## WORK INSTRUCTIONS
Single out each line with the word "where" and copy it.

* * * *

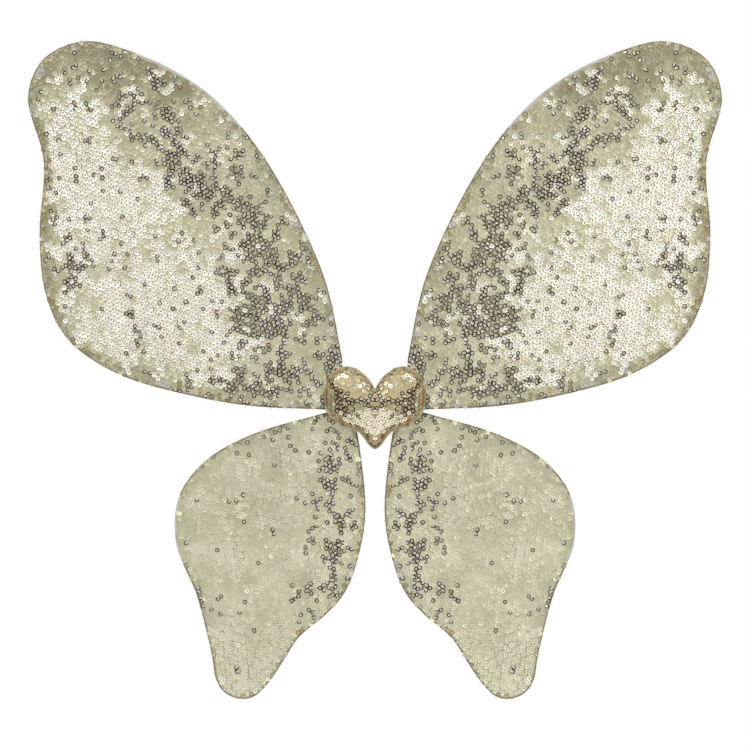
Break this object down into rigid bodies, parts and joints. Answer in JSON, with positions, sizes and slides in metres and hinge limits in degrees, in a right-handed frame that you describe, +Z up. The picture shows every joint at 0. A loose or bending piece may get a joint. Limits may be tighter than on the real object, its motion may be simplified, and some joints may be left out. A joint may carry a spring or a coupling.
{
  "type": "fairy wings",
  "caption": "Child's dress-up fairy wings: sequinned butterfly wings on bendable wire loops, joined behind a padded heart, with elastic arm loops on the wearer's side.",
  "frame": {"origin": "centre of the back pad's outer face, behind the middle of the heart, where the wings rest on the wearer's back", "axes": "+Y out of the back pad towards the wearer, -Y out of the sequinned side, +Z up as worn, +X towards the wearer's right wing"},
  "size_m": [0.4338, 0.062, 0.411],
  "materials": {
    "sequin_cloth": "pale gold metallised sequins on fine mesh",
    "gold_thread": "overlocked edge in gold-brown thread",
    "satin_tape": "silver-grey satin tape, folded and stitched",
    "lining_cloth": "plain woven polyester in champagne",
    "wire": "white coated steel wire",
    "cotton_tape": "woven cotton tape",
    "felt": "needled felt in cream",
    "wadding": "white polyester wadding",
    "elastic": "ribbed woven elastic in ivory"
  },
  "bodies": {
    "centre": {"upper_right_root_cloth": "sequin_cloth", "upper_right_root_lining": "lining_cloth", "upper_right_wire_tail": "wire", "lower_right_root_cloth": "sequin_cloth", "lower_right_root_lining": "lining_cloth", "lower_right_wire_tail": "wire", "right_strap_tab": "felt", "upper_left_root_cloth": "sequin_cloth", "upper_left_root_lining": "lining_cloth", "upper_left_wire_tail": "wire", "lower_left_root_cloth": "sequin_cloth", "lower_left_root_lining": "lining_cloth", "lower_left_wire_tail": "wire", "left_strap_tab": "felt", "heart_cover": "sequin_cloth", "heart_wadding": "wadding", "heart_backing": "felt", "heart_edge_trim": "gold_thread", "back_pad": "felt", "centre_binding": "cotton_tape"},
    "upper_right_wing": {"upper_right_front_cloth": "sequin_cloth", "upper_right_wire_casing": "satin_tape", "upper_right_frame_wire": "wire", "upper_right_lining": "lining_cloth"},
    "lower_right_wing": {"lower_right_front_cloth": "sequin_cloth", "lower_right_wire_casing": "satin_tape", "lower_right_frame_wire": "wire", "lower_right_lining": "lining_cloth"},
    "right_arm_loop": {"right_strap": "elastic"},
    "upper_left_wing": {"upper_left_front_cloth": "sequin_cloth", "upper_left_wire_casing": "satin_tape", "upper_left_frame_wire": "wire", "upper_left_lining": "lining_cloth"},
    "lower_left_wing": {"lower_left_front_cloth": "sequin_cloth", "lower_left_wire_casing": "satin_tape", "lower_left_frame_wire": "wire", "lower_left_lining": "lining_cloth"},
    "left_arm_loop": {"left_strap": "elastic"}
  },
  "joints": [
    {"name": "upper_right_bend", "type": "hinge", "parent": "centre", "child": "upper_right_wing", "pos_m": [0.03263, -0.00735, 0.01632], "axis": [0.4472, 0, -0.8944], "range_deg": [-30, 45]},
    {"name": "lower_right_bend", "type": "hinge", "parent": "centre", "child": "lower_right_wing", "pos_m": [0.01369, -0.00735, -0.0215], "axis": [-0.8434, 0, -0.5373], "range_deg": [0, 35]},
    {"name": "right_strap_swing", "type": "hinge", "parent": "centre", "child": "right_arm_loop", "pos_m": [0.024, -0.0024, -0.0072], "axis": [1, 0, 0], "range_deg": [0, 95]},
    {"name": "upper_left_bend", "type": "hinge", "parent": "centre", "child": "upper_left_wing", "pos_m": [-0.03263, -0.00735, 0.01632], "axis": [0.4472, 0, 0.8944], "range_deg": [-30, 45]},
    {"name": "lower_left_bend", "type": "hinge", "parent": "centre", "child": "lower_left_wing", "pos_m": [-0.01369, -0.00735, -0.0215], "axis": [-0.8434, 0, 0.5373], "range_deg": [0, 35]},
    {"name": "left_strap_swing", "type": "hinge", "parent": "centre", "child": "left_arm_loop", "pos_m": [-0.024, -0.0024, -0.0072], "axis": [1, 0, 0], "range_deg": [0, 95]}
  ]
}
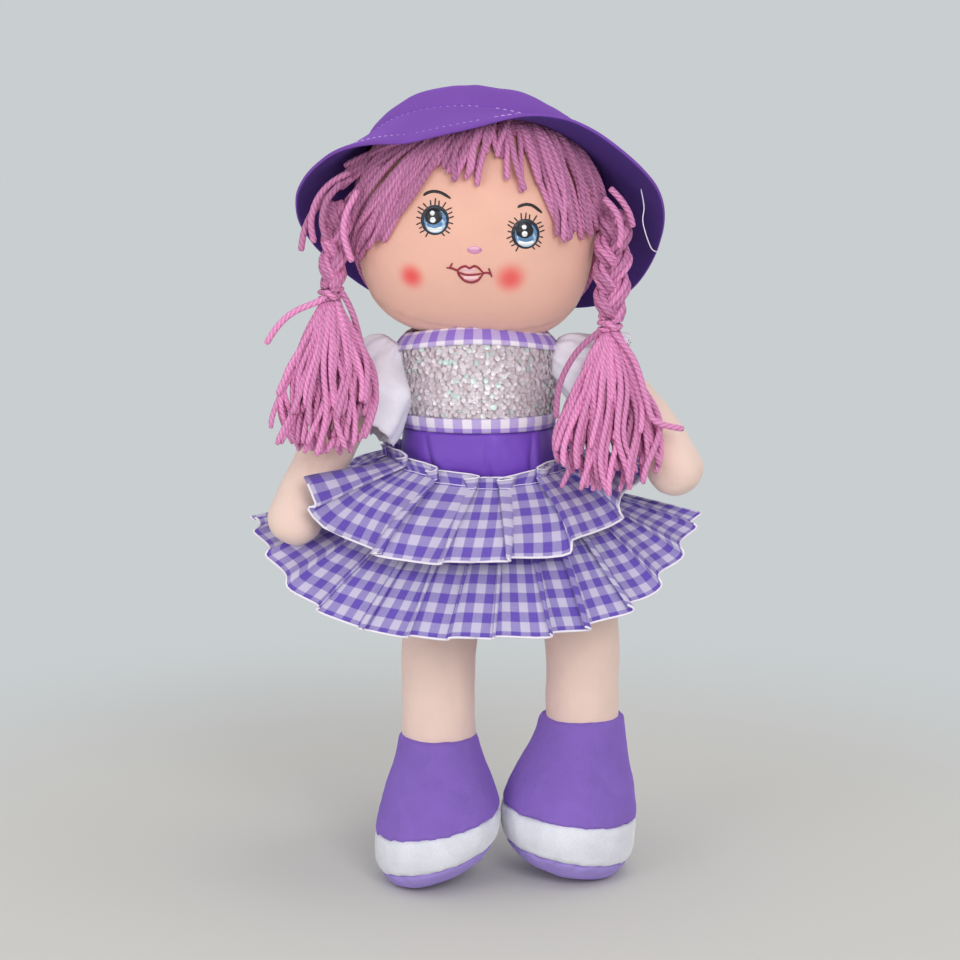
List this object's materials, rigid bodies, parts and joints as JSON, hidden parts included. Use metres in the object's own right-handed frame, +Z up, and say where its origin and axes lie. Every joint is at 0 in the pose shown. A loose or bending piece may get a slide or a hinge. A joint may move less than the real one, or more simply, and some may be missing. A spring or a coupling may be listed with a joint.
{
  "type": "rag doll",
  "caption": "Standing stuffed doll with an oval embroidered face, yarn plaits, a floppy hat, a ruffled checked dress and soft boots.",
  "frame": {"origin": "on the floor, under the middle of the doll", "axes": "+Z up from the soles to the hat, the doll faces -Y and its own left side is at +X"},
  "size_m": [0.2242, 0.159, 0.3988],
  "materials": {
    "cotton_head": "matte cotton jersey",
    "cotton_limb": "matte cotton jersey",
    "yarn": "chunky acrylic yarn",
    "hat_cotton": "brushed cotton twill",
    "sequin_tulle": "sheer cloth with round sequins",
    "gingham": "woven gingham check",
    "ribbon": "woven check ribbon",
    "white_cotton": "thin white cotton",
    "yoke_satin": "plain satin-back cloth",
    "plush_purple": "short-pile plush",
    "plush_white": "short-pile plush"
  },
  "bodies": {
    "torso": {"torso": "cotton_limb", "bodice": "sequin_tulle", "neckline_ribbon": "ribbon", "waist_ribbon": "ribbon", "skirt_yoke": "yoke_satin", "upper_ruffle": "gingham", "lower_ruffle": "gingham", "sleeve_right": "white_cotton", "sleeve_left": "white_cotton"},
    "neck": {"neck": "cotton_limb"},
    "head": {"head": "cotton_head", "hair_cap": "yarn", "fringe": "yarn", "hat_crown": "hat_cotton", "hat_brim": "hat_cotton"},
    "plait_right": {"plait_right": "yarn", "plait_tie_right": "yarn", "tassel_right": "yarn"},
    "plait_left": {"plait_left": "yarn", "plait_tie_left": "yarn", "tassel_left": "yarn"},
    "arm_right": {"arm_right": "cotton_limb"},
    "arm_left": {"arm_left": "cotton_limb"},
    "leg_right": {"leg_right": "cotton_limb", "boot_upper_right": "plush_purple", "boot_band_right": "plush_white", "boot_sole_right": "plush_purple"},
    "leg_left": {"leg_left": "cotton_limb", "boot_upper_left": "plush_purple", "boot_band_left": "plush_white", "boot_sole_left": "plush_purple"}
  },
  "joints": [
    {"name": "neck_tilt", "type": "hinge", "parent": "torso", "child": "neck", "pos_m": [0.001, 0, 0.2755], "axis": [0, 1, 0], "range_deg": [-15, 8]},
    {"name": "head_turn", "type": "hinge", "parent": "neck", "child": "head", "pos_m": [0.001, 0, 0.2755], "axis": [0, 0, 1], "range_deg": [-30, 30]},
    {"name": "plait_right_swing", "type": "hinge", "parent": "head", "child": "plait_right", "pos_m": [-0.0625, -0.015, 0.3385], "axis": [0, 1, 0], "range_deg": [0, 40], "deforming": ["tassel_right"]},
    {"name": "plait_left_swing", "type": "hinge", "parent": "head", "child": "plait_left", "pos_m": [0.065, -0.015, 0.333], "axis": [0, -1, 0], "range_deg": [0, 40], "deforming": ["tassel_left"]},
    {"name": "arm_right_lift", "type": "hinge", "parent": "torso", "child": "arm_right", "pos_m": [-0.047, -0.002, 0.262], "axis": [0, 1, 0], "range_deg": [0, 60], "deforming": ["sleeve_right"]},
    {"name": "arm_left_lift", "type": "hinge", "parent": "torso", "child": "arm_left", "pos_m": [0.049, -0.002, 0.262], "axis": [0, -1, 0], "range_deg": [0, 48], "deforming": ["sleeve_left"]},
    {"name": "leg_right_swing", "type": "hinge", "parent": "torso", "child": "leg_right", "pos_m": [-0.011, 0, 0.168], "axis": [-1, 0, 0], "range_deg": [-20, 85], "deforming": ["upper_ruffle", "lower_ruffle"]},
    {"name": "leg_left_swing", "type": "hinge", "parent": "torso", "child": "leg_left", "pos_m": [0.043, 0, 0.168], "axis": [-1, 0, 0], "range_deg": [-20, 85]}
  ]
}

* * * *

## SOLUTION
  "frame": {"origin": "centre of the back pad's outer face, behind the middle of the heart, where the wings rest on the wearer's back", "axes": "+Y out of the back pad towards the wearer, -Y out of the sequinned side, +Z up as worn, +X towards the wearer's right wing"},
List this object's materials, rigid bodies, parts and joints as JSON, hidden parts included. Use metres in the object's own right-handed frame, +Z up, and say where its origin and axes lie. Every joint is at 0 in the pose shown. A loose or bending piece may get a slide or a hinge. A joint may move less than the real one, or more simply, and some may be missing. A spring or a coupling may be listed with a joint.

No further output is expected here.